Would it be true to say that if EH say definitively that an area is nationally important then that makes permission well nigh impossible, so for your fears to be realised then their statement,

"we have no hesitation in asserting that these deposits are of national importance, dating from the Neolithic period and related to the adjacent monument complex and its wider landscape"

... would need to be qualified, to make it crystal clear that they actually only meant PART of the land?

If so, their new statement would look pretty much like a retreat under pressure since if they meant part they had every opportunity to say so in their current statement.

Words are wretched things aren't they.

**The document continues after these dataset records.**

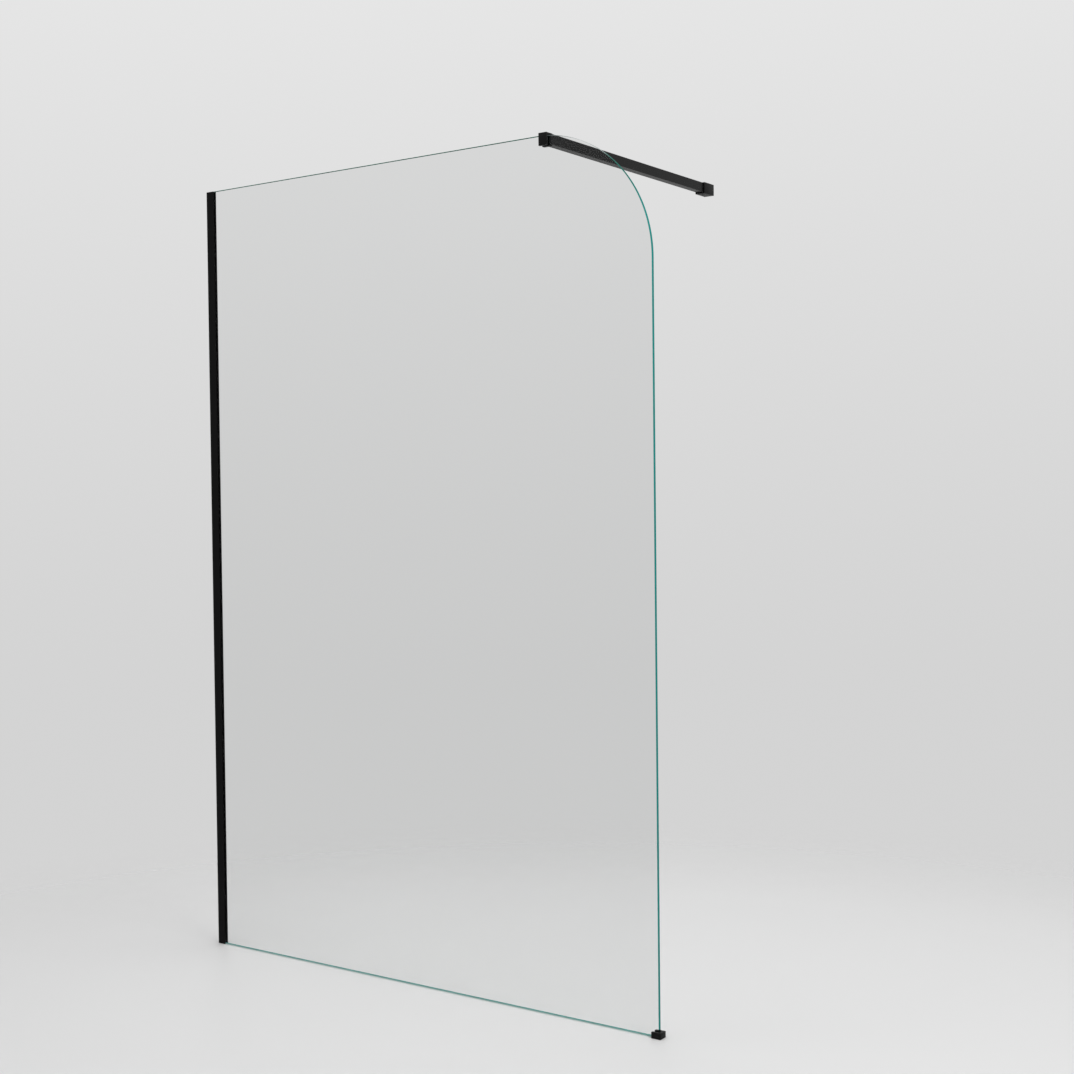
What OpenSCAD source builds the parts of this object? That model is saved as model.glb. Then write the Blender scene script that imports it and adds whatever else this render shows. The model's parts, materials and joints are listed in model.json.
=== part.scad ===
// Walk-in shower screen: a fixed pane of clear safety glass with one rounded top corner.
// A slim channel on the left wall holds one edge, a square bar braces the top to the wall
// behind, and a small clamp holds the free bottom corner on the floor.
// X runs along the glass from the wall, Y from the dry side to the wall behind, Z up.
// The origin lies on the left wall, at the middle of the glass, at floor level.

/* [Glass] */
// Height of the top edge of the glass above the floor
glass_top = 2000; // [1800:5:2200]
// Distance from the left wall to the free edge of the glass
glass_reach = 1365; // [900:5:1500]
// Thickness of the glass
glass_t = 8; // [6:0.5:10]
// Radius of the rounded top corner
corner_r = 300; // [200:10:400]
// Small bevel ground on every edge of the glass
arris = 0.8; // [0.4:0.1:1.2]

/* [Wall channel] */
// How far the channel stands out from the wall
channel_depth = 25; // [22:0.5:35]
// Thickness of the channel's two side walls
channel_side_t = 1.4; // [1:0.1:2.4]
// Thickness of the channel's web, which lies on the wall
channel_web_t = 2; // [1.5:0.1:3]
// How deep the glass sits in the channel
glass_grip = 15; // [12:0.5:18]
// Thickness of the glazing strip on each side of the glass
strip_t = 0.6; // [0.4:0.1:1.5]
// How far the glazing strips reach into the mouth of the channel
strip_depth = 10; // [6:0.5:11]
// Small bevel on the channel's outer corners and lips
channel_bevel = 0.3; // [0.1:0.05:0.4]
// Diameter of the wall screw holes in the web
channel_hole_d = 5; // [4:0.1:6]
// Distance from each end of the channel to its nearest wall screw hole
channel_hole_inset = 100; // [60:5:160]
// Height of each packer between the web and the edge of the glass
packer_h = 40; // [20:1:60]
// Length of the plug that closes the top of the channel
top_plug_h = 12; // [8:0.5:20]

/* [Support bar] */
// Distance from the middle of the glass to the wall behind
wall_reach = 765; // [500:5:1200]
// Width of the bar
bar_w = 20; // [18:0.5:26]
// Height of the bar
bar_h = 24; // [22:0.5:28]
// Wall thickness of the bar's tube
bar_wall_t = 1.5; // [1.2:0.1:2]
// Outer radius on the bar's long edges
bar_edge_r = 0.8; // [0.5:0.1:1]
// How far the top of the bar stands above the top edge of the glass
bar_rise = 4.4; // [3:0.1:6]
// How far past the start of the rounded corner the bar's centre line lies
bar_past_curve = 21; // [-60:1:21]
// Diameter of the screw that locks the bar on the clamp's spigot
bar_screw_d = 3; // [2.5:0.1:4]
// Length of the plug in the wall end of the bar
bar_plug_len = 20; // [16:0.5:24]

/* [Wall bracket] */
// Length of the bracket, out from the wall
bracket_len = 50; // [46:0.5:70]
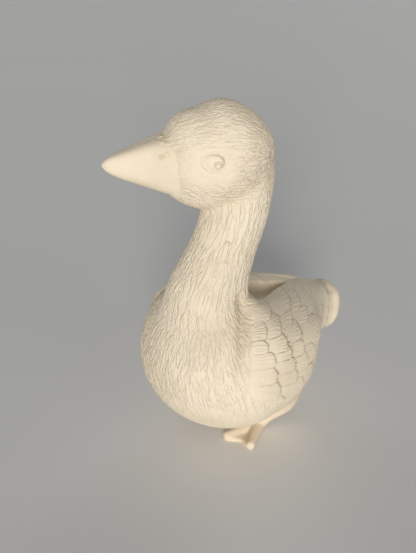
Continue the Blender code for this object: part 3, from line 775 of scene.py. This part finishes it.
def pinhole_carving(spots):
    along, across, lift = on_head(spots)
    pits = np.zeros(len(spots))
    for ahead, above in PINHOLES:
        reach = np.hypot(along - ahead / 1000, lift - above / 1000)
        pits = np.maximum(pits, bell(reach, PINHOLE_RADIUS))
    return pits * (np.abs(across) > 0.005)


def head_share(spots):
    """1 where the plumage runs back over the head, 0 where it runs down the neck."""
    y, z = spots[:, 1], spots[:, 2]
    share = ramp(z, 0.150, 0.160) * (1 - ramp(y, NECK_TOP.y + 0.006, NECK_TOP.y + 0.016))
    return np.maximum(share, ramp(z, 0.176, 0.186))


def comb(spots):
    """The way the plumage runs at each point: back from the beak over the head, then down."""
    x, y, z = spots.T
    centre, forward, side = (np.array(v) for v in head_lie())
    away = spots - (centre + forward * HEAD_LENGTH * 0.55)
    towards = centre - forward * 0.020 - np.array((0, 0, 0.055)) - spots
    over_head = away / (away ** 2).sum(1)[:, None] + towards / (towards ** 2).sum(1)[:, None]
    over_head /= np.linalg.norm(over_head, axis=1)[:, None]
    down = np.zeros_like(spots)
    down[:, 2] = -1
    down[:, 1] -= 0.45 * ramp(z, 0.095, 0.120)
    beside_wing = ramp(np.abs(x), 0.016, 0.036) * ramp(y, -0.040, -0.012) * (1 - ramp(z, 0.105, 0.118))
    down[:, 1] += 0.75 * beside_wing
    head = head_share(spots)[:, None]
    return down * (1 - head) + over_head * head


def plumage_depth(spots, normals):
    """How deep the combed strokes are cut: full on the neck and breast, none on the beak and wings."""
    y, z = spots[:, 1], spots[:, 2]
    along, _, lift = on_head(spots)
    above_neck = ramp(z, 0.146, 0.154)
    beak = above_neck * ramp(along - HEAD_LENGTH / 2 - feather_line(lift), -0.0015, 0.0005)
    from_eye = np.hypot(along - EYE_FORWARD, lift - EYE_LIFT)
    eye = above_neck * (1 - ramp(from_eye, EYE_RADIUS * 1.25, EYE_RADIUS * 1.5))
    from_cheek = np.hypot((along - EYE_FORWARD - 0.004) / 1.45, lift + 0.003)
    cheek = above_neck * (1 - ramp(from_cheek, 0.006, 0.015)) * 0.76
    crown = above_neck * ramp(lift, -0.004, 0.010)
    rump = ramp(y, 0.020, 0.036) * (1 - ramp(z, 0.115, 0.125))
    depth = (1 - 0.25 * crown) * (1 - beak) * (1 - eye) * (1 - cheek) * (1 - rump)
    return depth * ramp(z, 0.018, 0.052) * (1 - wing_cover(spots, normals))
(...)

If they'd only changed one, and said this "area" instead of these "deposits" are of national importance, dating from the Neolithic period and related to the adjacent monument complex and its wider landscape" there would be no scope for cutting the area up.

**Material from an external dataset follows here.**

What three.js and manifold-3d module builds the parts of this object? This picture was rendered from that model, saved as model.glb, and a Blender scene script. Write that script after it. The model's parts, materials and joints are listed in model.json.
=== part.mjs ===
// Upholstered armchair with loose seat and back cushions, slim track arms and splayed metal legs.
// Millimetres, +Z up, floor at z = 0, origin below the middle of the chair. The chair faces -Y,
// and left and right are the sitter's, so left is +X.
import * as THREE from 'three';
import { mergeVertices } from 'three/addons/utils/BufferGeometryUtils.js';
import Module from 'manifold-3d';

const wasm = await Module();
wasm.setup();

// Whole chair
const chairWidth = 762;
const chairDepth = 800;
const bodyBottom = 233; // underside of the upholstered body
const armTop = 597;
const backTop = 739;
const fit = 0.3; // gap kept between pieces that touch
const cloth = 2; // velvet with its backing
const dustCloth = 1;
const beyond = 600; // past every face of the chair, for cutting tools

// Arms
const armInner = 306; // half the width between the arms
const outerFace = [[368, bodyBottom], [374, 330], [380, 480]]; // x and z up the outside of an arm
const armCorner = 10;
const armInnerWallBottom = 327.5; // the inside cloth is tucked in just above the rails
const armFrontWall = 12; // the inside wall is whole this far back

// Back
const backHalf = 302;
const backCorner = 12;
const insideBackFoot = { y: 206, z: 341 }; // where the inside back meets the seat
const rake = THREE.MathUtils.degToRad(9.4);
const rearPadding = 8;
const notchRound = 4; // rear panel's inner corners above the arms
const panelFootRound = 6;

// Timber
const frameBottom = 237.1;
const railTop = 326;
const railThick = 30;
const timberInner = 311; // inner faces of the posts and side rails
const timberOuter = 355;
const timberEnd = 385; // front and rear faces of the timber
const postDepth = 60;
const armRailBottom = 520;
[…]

I suppose there are bits of the Stonehenge landscape that are entirely devoid of nationally important deposits yet who could conceive of excluding those from the whole and entertaining digging holes and creating lakes in them? Perhaps the parallel with Stonehenge may yet prove the best hope and Tarmac's use of "the same methodology and scoring system applied to finds at Stonehenge" may yet come back to bite them. I do hope so.

English Heritage have already confirmed 75% of the site does not have nationally important archaeology. Given that no further work have been carried out in this area and Tarmac are saying that the evaporation process for the glacial lake apparently went on hold for 3,000 years I find this assumption rather dubious.

However, the argument is at last getting to the core of the issue - as you rightly suggest - what do we regard as setting?

The settlement on Ladybridge is very likely to be the largest discovered in Britain - Larger even than the one announced at Millfield the other week. This is the archaeology that covers 25% of Ladybridge. I expect Tarmac to say they will not quarry the deposits, but will quarry the rest on the site.

How does this affect the setting? I suggest that setting for such a large structure must include a significant part of its landscape - after all, how would we apply the term setting to the Thornborough Henges themselves? I think most would agree that us ordinary people regard the setting of a henge to cover at least a 100m radius of the structure and when you get to a site such as Thornborough, several hundred meters at least.

But, how do English Heritage interpret setting? Is it hundreds of meters or nothing at all, which I think Tarmac will suggest - purely the land holding the archaeology.

Maybe we should send some letters to EH asking for clarification of this point? I think it has a big impact on a lot of sites.